Running Out Of Reasons?

Daily State of the Markets 
Thursday Morning – August 18, 2011

Good morning. During the height of the recent summer swoon, there were lots of reasons to buy – for a trade, anyway. For starters, with the market having fallen something on the order of -16% in eleven days, the fast-money crowd knew that buying into such a debacle was an odds-on trade. In short, unless the sky was really falling, traders could bet that an outsized bounce was likely to be the next order of business. And with leaflets falling from the sky explaining the wonderful opportunity presented by such waterfall declines, traders were anxious to pull the trigger on the “big bounce” trade.

Next, the folks dressed in their bear costumes who had been short during the 11-day dive, likely grew more interested in covering with each passing 500-point down day. And of course, if you actually held short positions, buying was the way to take your profits.

Then there were the bargain hunters – the long-only mutual fund managers. Since their prospectus tells most mutual fund managers that they have to stay nearly fully invested at all times (and why exactly is that a good idea?), these guys have learned to buy the dips as a way to try and provide outperformance versus the S&P 500. (And remember, that’s how fund managers earn their bonuses.)

And finally there are the loveable geeks and their computers, aka “the quants.” If you have an understanding of the way this crowd works, you will never again be surprised when the market turns on a dime for no apparent reason. You see, a large number of what Warren Buffett calls “geeks bearing formulas” program their supercomputers to scan markets around the globe for misaligned pricing situations. So, when a dive occurs that is out of the ordinary, the computers start screaming “buy ’em!”

But at this stage of the game, I can’t help but wonder if the buyers have run out of reasons. While it seems like everybody on the planet knew what a great buying opportunity was presented six days ago, I’ll bet that these same people know about the retest that tends to occur in this type of market. And if you’ve studied your “waterfall decline” charts, you know that the retest tends to occur within three weeks of the initial low. And guess what, we’re already in week number two!
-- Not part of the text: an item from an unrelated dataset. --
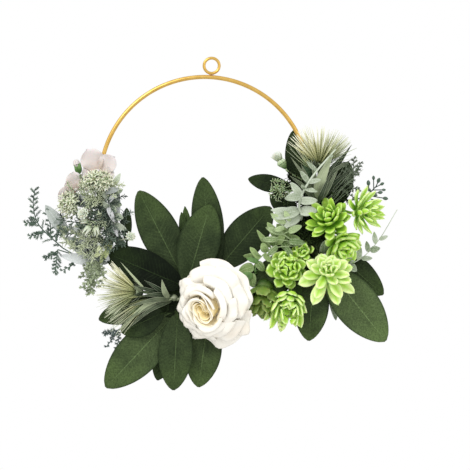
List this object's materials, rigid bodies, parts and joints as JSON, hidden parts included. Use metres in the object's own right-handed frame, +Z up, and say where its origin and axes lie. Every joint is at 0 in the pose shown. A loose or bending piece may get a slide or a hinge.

Please understand that I am NOT saying that stocks will start heading lower immediately. No, if I’ve learned anything in my career it is that Ms. Market can do any darn thing she pleases, at any time she pleases. And I will go so far as to say that the market has actually traded fairly well this week.

However, there are also some nagging issues that keep me leaning toward the running-out-of-reasons camp. First of all, my momentum indicators are a pretty pathetic bunch these days. In short, I would have expected to see a little more oomph out of the “big bounce” phase. And while that may still be ahead, I’d at least like to see our trend-and-breadth confirm models turn green before breaking into a chorus of “We’re in the money.”

I’m also a little confounded by our sentiment models. While the markets surely became oversold and everybody talked about all the fear, my market sentiment indicators didn’t exactly fall off of a cliff. In fact, one of our most trusted models designed to gauge investor sentiment didn’t even approach the lows seen during the 2010 edition of “our summer of discontent” (which was nowhere near the lows seen in 2009, or even back in 2003 – heck the indicator is still above the 2006 lows). So, I still am having some trouble with the pronouncement that this is the buying opportunity of a lifetime here.

I know, I know, it appears that I’ve accidentally donned my Debbie Downer hat this morning. I promise that this was not my intention. I guess I’m just a little sceptical about the potential for anything more than a “big bounce” at this point. Then again, stranger things have happened and I promise to follow my systems that are designed to keep me on the right side of the important trends. And while I’m waiting for my indicators to perk up, I’ll be watching to see if the buyers can come up with any new reasons to click the buy button.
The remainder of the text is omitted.